# Iodine after birth?



## Natermotor (Jan 31, 2011)

Hello, I am pickin up 2 pregnant does that will be due in April and May. What is the point of dipping them in the iodine after birth? 

Thank you


----------



## toth boer goats (Jul 20, 2008)

Welcome... :greengrin: 

I dip the babies cords...well.. I spray it on there real good.... :wink: after I dry them off some.... it should be done.. shortly after birth.... :wink:


----------



## sweetgoats (Oct 18, 2007)

The reason for it is to help prevent the babies from getting Joint ill. It is not something you want. 

Since the strong iodine is not available anymore (thanks to the drug dealers), I just use the strongest I can buy and I dip them every day for about three days. Yes that is over kill, but I am just that way. :greengrin: 

It just helps them heal and prevent infection from going up inside the cord.


----------



## Natermotor (Jan 31, 2011)

Thanks guys, do you know where I would be able to pick up some iodine? 

Thanks :wink:


----------



## toth boer goats (Jul 20, 2008)

Your welcome...you can get it from a drug store.... :wink:


----------



## liz (Oct 5, 2007)

You can get "Gentled Iodine" from Tractor supply, it comes in a brown bottle, I use a baby food jar with it in to drop cords into then push it against the baby's belly and turn it and the kid upside down to cover the entire area.


----------



## HoosierShadow (Apr 20, 2010)

I think I bought mine at kmart or dollar store? I can't remember, but it was one of those stores in the first aid/medicine section. 

A tip would be to get a water bottle, or some small plastic, disposable bottle, when your done with it clean it real good, let it dry, put the lid back on it and keep it in your kidding kit. When the doe kids, put a little bit of iodine in the bottle, that's what we do and it works great.
We had a doe kid last month and I was alone. I picked the kids up one at a time, their back to my chest with one hand and another on the bottle, put the bottle against the kid's belly with the chord hanging inside of the bottle, and kind of swing the kids lower section, gently so that the iodine splashes over the chord really good. Not sure if I explained that very well? LOL But once you do it you'll get what I mean  When your finished, toss the bottle in the used bottle with iodine in the trash, don't reuse...

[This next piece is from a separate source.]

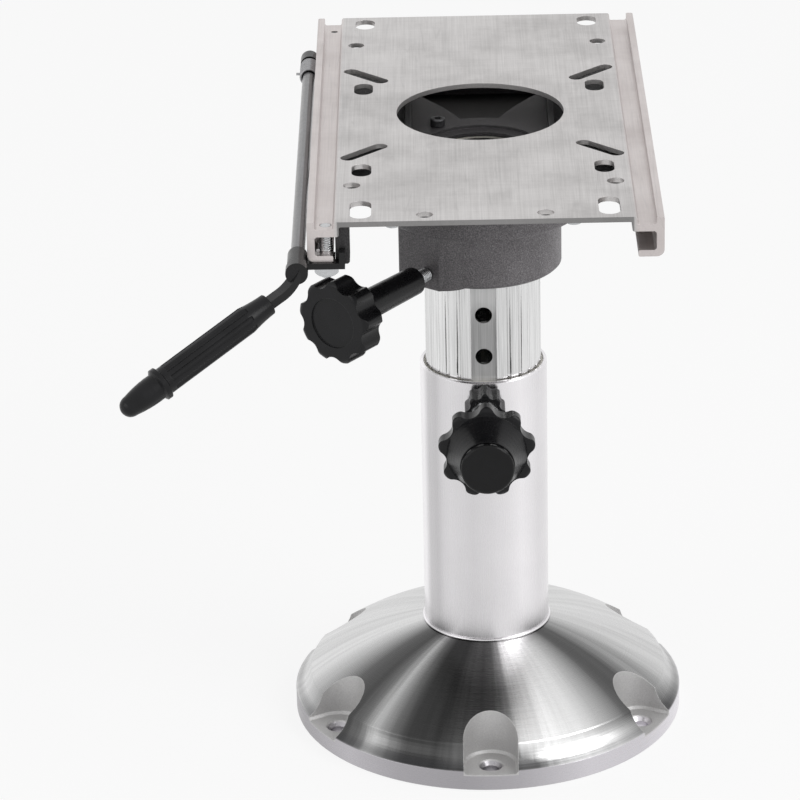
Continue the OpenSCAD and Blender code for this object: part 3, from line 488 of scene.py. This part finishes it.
# Studio
def seen_directly(tree, *rays):
    """1 where a ray comes from the camera or by one of those other kinds, else 0."""
    path = tree.nodes.new("ShaderNodeLightPath")
    seen = path.outputs["Is Camera Ray"]
    for ray in rays:
        most = tree.nodes.new("ShaderNodeMath")
        most.operation = "MAXIMUM"
        tree.links.new(seen, most.inputs[0])
        tree.links.new(path.outputs[ray], most.inputs[1])
        seen = most.outputs[0]
    return seen


def world():
    """White where it is seen, weaker where it lights the object."""
    w = bpy.data.worlds.new("studio")
    bpy.context.scene.world = w
    w.use_nodes = True
    t = w.node_tree
    bg = t.nodes["Background"]
    level = t.nodes.new("ShaderNodeMapRange")
    level.inputs["To Min"].default_value = 0.62
    level.inputs["To Max"].default_value = 1.0
    t.links.new(seen_directly(t, "Is Glossy Ray", "Is Transmission Ray"),
                level.inputs["Value"])
    t.links.new(level.outputs[0], bg.inputs["Strength"])
    bg.inputs["Color"].default_value = (1, 1, 1, 1)


def floor():
    """White floor that keeps the object's shadow."""
    mesh = bpy.data.meshes.new("floor")
    s = 6.0
    mesh.from_pydata([(-s, -s, 0), (s, -s, 0), (s, s, 0), (-s, s, 0)], [], [(0, 1, 2, 3)])
    plane = bpy.data.objects.new("floor", mesh)
    bpy.context.scene.collection.objects.link(plane)
    mat = bpy.data.materials.new("floor_white")
    mat.use_nodes = True
    t = mat.node_tree
    bsdf = t.nodes["Principled BSDF"]
    bsdf.inputs["Base Color"].default_value = (0.88, 0.88, 0.88, 1)
    bsdf.inputs["Roughness"].default_value = 0.9
    bsdf.inputs["Specular IOR Level"].default_value = 0.1
    glow = t.nodes.new("ShaderNodeEmission")
    glow.inputs["Color"].default_value = (1, 1, 1, 1)
    part = t.nodes.new("ShaderNodeMath")
    part.operation = "MULTIPLY"
    part.inputs[1].default_value = FLOOR_WHITE
    t.links.new(seen_directly(t, "Is Glossy Ray"), part.inputs[0])
    mix = t.nodes.new("ShaderNodeMixShader")
    t.links.new(part.outputs[0], mix.inputs[0])
    t.links.new(bsdf.outputs[0], mix.inputs[1])
    t.links.new(glow.outputs[0], mix.inputs[2])
    t.links.new(mix.outputs[0], t.nodes["Material Output"].inputs["Surface"])
    mesh.materials.append(mat)


def lamp(name, place, target, size, watts):
    data = bpy.data.lights.new(name, "AREA")
    data.shape = "RECTANGLE"
    data.size, data.size_y = size
    data.energy = watts
    obj = bpy.data.objects.new(name, data)
    bpy.context.scene.collection.objects.link(obj)
    obj.location = place
    obj.rotation_euler = (Vector(target) - Vector(place)).to_track_quat("-Z", "Y").to_euler()


def camera():
    """The photograph's viewpoint, in true proportions."""
    ahead = Vector((math.sin(YAW)*math.cos(PITCH), math.cos(YAW)*math.cos(PITCH),
                    -math.sin(PITCH)))
    right = Vector((math.cos(YAW), -math.sin(YAW), 0))
    up = right.cross(ahead)
    r = right*math.cos(ROLL) + up*math.sin(ROLL)
    u = -right*math.sin(ROLL) + up*math.cos(ROLL)
    data = bpy.data.cameras.new("camera")
    data.sensor_width, data.lens, data.shift_x = SENSOR, LENS, SHIFT_X
    data.clip_start, data.clip_end = 0.05, 50
    cam = bpy.data.objects.new("camera", data)
    bpy.context.scene.collection.objects.link(cam)
    rot = Matrix((r, u, -ahead)).transposed()
    cam.matrix_world = Matrix.Translation(CAMERA_AT) @ rot.to_4x4()
    bpy.context.scene.camera = cam


world()
floor()
lamp("key", (1.5, -1.0, 1.5), (0, 0, 0.22), (1.2, 1.2), 16)
lamp("fill", (-1.6, -1.3, 1.0), (0, 0, 0.2), (1.4, 1.2), 6)
camera()
bpy.context.scene.view_settings.view_transform = "Standard"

I do this, and then if the chord needs to be cut shorter I use my fingernails and gently cut away the extra chord. I've read it's bad to use scissors. If you think they'll bleed you can tie it off just above where you want it cut - with dental floss, then cut with scissors that way, just make sure they are clean -------- dip again in iodine when your done. 

Good luck with your does!


----------



## Farmgirl675 (Oct 21, 2010)

First just an FYI: you can still get 7% iodine but you must get it from a vet. I found that the 1% iodine (gentle) seemed to extend the time it took for the cord to dry and fall off.

While I have not had any goat babies yet we have lots of calves every year and their navals get dipped for the same reason as goats, to prevent infection. We save the plastic cups from pudding and fruit single serving packs.....their perfect size and clear so you can see what's going on! I put the iodine in the cup then dip the cord and push up to belly...I do it several times making sure the entire area is soaked, including the belly area around the cord. I discard the cups after use.

As far as the cord being too long....never cut with scissors unless you have tied it off above the cut....better to pinch with fingernails and slightly pull and tear off extra....this mimics the natural seperating of cord and closes off veins. That being said we very rarely do this....


----------